Swedish band offers up free album - for listening in nature only

John Moose, a Swedish five-piece band, has released a mobile app that allows listeners to enjoy their debut album for free. The catch: the app knows where you are, and it'll let you listen only when you get yourself to a woodland setting.

Hailing from Karlstad, the band says its roots are "in the deep wild woods of Värmland," a province in which Karlstad is the largest city. John Moose is also the name of a character whose stories they tell through their songs, which "tell a tale of escapism, where he finds himself stuck in the ambivalence between the civilization and its counterpart."

With that in mind, the musicians -- André Szeles, Emil Florell, Ia Öberg, Petter Falk and Tobias Norén -- want those who experience their album to find themselves in a similar space.

The album -- which can also be pre-ordered now, with shipping to next week -- is available in its entirety via the app, which can be downloaded for iOS or Android via johnmoosemusic.com/prerelease. Download it where you like, but to begin listening to the music, you'll need to be in a spot your phone recognizes as woods.

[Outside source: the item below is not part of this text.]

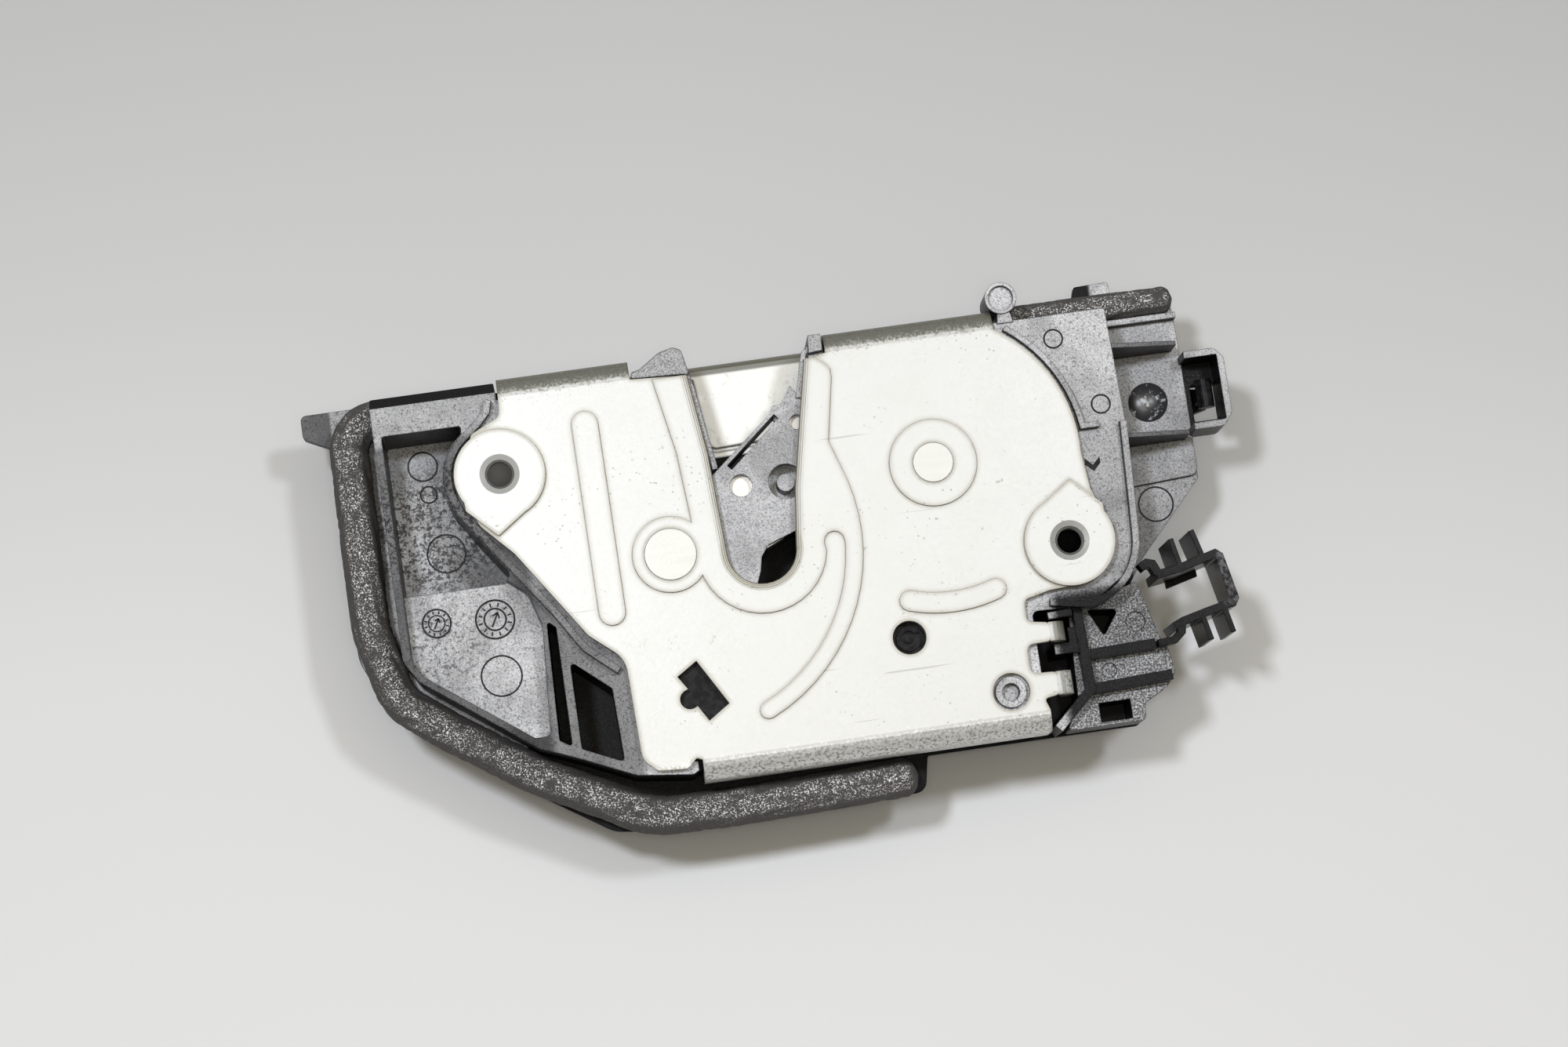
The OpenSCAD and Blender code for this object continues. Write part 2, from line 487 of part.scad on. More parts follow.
module catch_rivet() color([0.85, 0.84, 0.8]) {
    post(catch_c, catch_pin_d / 2, base_z, face_z + emboss_h + 0.2);
    post(catch_c, 3.5, back_z - e, base_z + e);
    post(catch_c, 5, back_z - head_h, back_z);
}

module pawl_rivet() color([0.85, 0.84, 0.8]) {
    post(pawl_c, pawl_pin_d / 2, base_z, face_z + emboss_h + 0.2);
    post(pawl_c, 2.5, back_z - e, base_z + e);
    post(pawl_c, 4, back_z - head_h, back_z);
}

// A torsion spring: turns round c, with a leg from each end
module torsion_spring(c, r, wire, turns, z, a0, leg_a, leg_b) {
    turn_steps = 16;
    coil = [for (i = [0:turns * turn_steps]) [c[0] + r * cos(a0 + 360 * i / turn_steps),
        c[1] + r * sin(a0 + 360 * i / turn_steps), z + (wire + 0.1) * i / turn_steps]];
    rod(concat([[leg_a[0], leg_a[1], z]], coil, [[leg_b[0], leg_b[1], z + (wire + 0.1) * turns]]), wire / 2, 6);
}

module catch_spring() color([0.5, 0.5, 0.5]) torsion_spring(catch_c, catch_pin_d / 2 + 1.9, 0.9, 2, base_z + 0.7, 180,
    catch_c + [-catch_pin_d / 2 - 1.9, 12], catch_c + [-catch_pin_d / 2 - 1.9, -7]);

module pawl_spring() color([0.5, 0.5, 0.5]) torsion_spring(pawl_c, 4.6, 0.6, 2, catch_mid + pawl_t / 2 + 0.6, 0,
    pawl_c + [4.6, 12], pawl_c + [4.6, -8]);

module catch_buffer() color([0.08, 0.08, 0.08]) slab(chamber_z, bed_z - 0.4, [[-37.8, 20], [-36.4, 20],
    [-35.98, 17.6], [-34.58, 10.2], [-33.62, 5.2], [-37, 4.2], [-39.6, 5.8], [-37.8, 10]]);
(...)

"Walk to the woods..." the app instructs, followed by the message, "You are there. Now listen."

Tobias Norén, the band's drummer and digital director of Bacill production agency, explained just how the app does what it says.

"The wooded areas are detected through Google Maps Static API," he said. Forests, he added, have a specific green that differs from parks, for example, and an algorithm is used to determined "if the user is in the forest 'enough.'"

Spotted by PSFK, this unusual idea is not without precedent. Location-based listening is the basis of Tunaspot, whose music app for Spotify allows people to tag their playlists to a location. So, for example, upon arriving in Barcelona, you're suddenly able to access a DJ set from a local club or jazz from a café down the street.

And when Bob Dylan released his 2012 album "Tempest," those who downloaded the geolocation app Sound Graffiti could unlock the album's tracks in more than 100 tagged locations worldwide. Among them: Manchester's Free Trade Hall, where he first introduced his electric sound, and his home of Minnesota, where he first became involved in the folk scene.